- Paradigm: Logic Programming
- Designed by: David S. Warren, Theresa Swift, Kostis Sagonas
- Stable release: 5.0 / 12 May 2022; 4 years ago
- OS: Cross-platform
- Filename extensions: .P
- Website: xsb.sf.net

Influenced by
- Prolog, PSB-Prolog, SB-Prolog

= XSB =

XSB is the name of a dialect of the Prolog programming language and its implementation developed at Stony Brook University in collaboration with the Katholieke Universiteit Leuven, the New University of Lisbon, Uppsala University and software vendor XSB, Inc.

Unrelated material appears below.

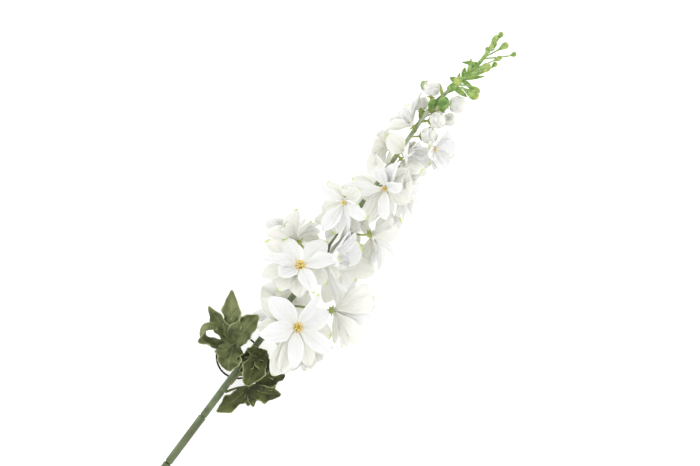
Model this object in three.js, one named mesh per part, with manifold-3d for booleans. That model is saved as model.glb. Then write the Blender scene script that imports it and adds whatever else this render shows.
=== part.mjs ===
// A white delphinium spray with fabric flowers on a moulded green stalk, lying on a table.
// Millimetres, +Z up. The stem runs along +X from its cut end to the tip of the spray.
import * as THREE from "three";
import { mergeVertices } from "three/addons/utils/BufferGeometryUtils.js";
import Module from "manifold-3d";

const wasm = await Module();
wasm.setup();

const radians = THREE.MathUtils.degToRad;

// Driving dimensions of the whole spray
const sprayLength = 600; // cut end to the topmost bud
const stemLean = radians(6.6); // the stem rises this much from its cut end
const bodyRadius = 3.45; // of the jointed lower stem
const jointStations = [0, 63, 125, 176]; // where one stem section ends and the next begins
const clearance = 0.35; // between a piece and its seat
const cutClearance = 0.45; // by which pieces that would cross are cut clear
const seamTolerance = 0.14; // seams between fused blades are smoothed by no more than this
const sideShift = 7.1; // brings the middle of the spray's width onto the X axis

// Joint between two stem sections: a spigot in a socket, over a wire core
const spigotRadius = 2.4;
const spigotLength = 5;
const neckGap = 1.2; // length of spigot that stays in sight
const socketRadius = spigotRadius + clearance;
const wireRadius = 1.05;
const wireBore = wireRadius + clearance;
const wireLength = 238;

// Stalk: its line in the stem's own frame, as distance from the cut end, side and height, with its radius
const stalkLine = [
  [jointStations[3], 0, 0, 3.1],
  [230, 0, 0, 2.9],
  [300, 0, 0, 2.6],
  [360, 0, 0, 2.3],
  [430, 0.3, 0, 2.1],
  [470, 1.6, 0.3, 1.9],
  [498, 2.5, 0.4, 1.8],
  [515, 2.0, 0.2, 1.7],
  [531, -1.2, -0.4, 1.6],
];

// Flower: petals in two whorls round a cup, which sits in a green calyx
const cupRadius = 3.6;
const cupHeight = 2.6;
const petalHalfThickness = 0.65;
const petalStations = [0, 0.32, 0.74]; // along its rib, where a petal has a cross-section
const hiddenStations = [0, 0.55]; // for the flowers that face down onto the table
const eyeRadius = 4.8;
const eyeHeight = 5.4;
const deepEye = 0.55; // share of that size in the flowers whose petals still close over it
const pedicelRadius = 1.05;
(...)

XSB extends Prolog with tabled resolution and HiLog.

== Features ==
XSB is a compiled dialect of Prolog based on the Warren Abstract Machine. Unlike systems derived from Quintus, XSB uses a module system based on Prolog atoms. It features tabled resolution and supports the HiLog language (permitting limited higher-order logic programming). Tabling enables XSB to implement the well-founded semantics and makes it suitable as a deductive database engine. The open source XSB implementation includes an interface to the Python programming language.

==History==

XSB was originally developed at Stony Brook University by David S. Warren, Theresa Swift, and Kostis Sagonas and launched in 1993-4. It was based on the SB-Prolog language that was also developed at Stony Brook University in 1986, and it was the first implementation of tabled resolution.

==Syntax==

XSB supports the ISO-mandated Prolog data types such as integers, floating point numbers, and atoms. Integers in XSB can be interpreted in multiple bases. By default integers are interpreted in base 10 but can be interpreted in a range of bases from 2 to 36.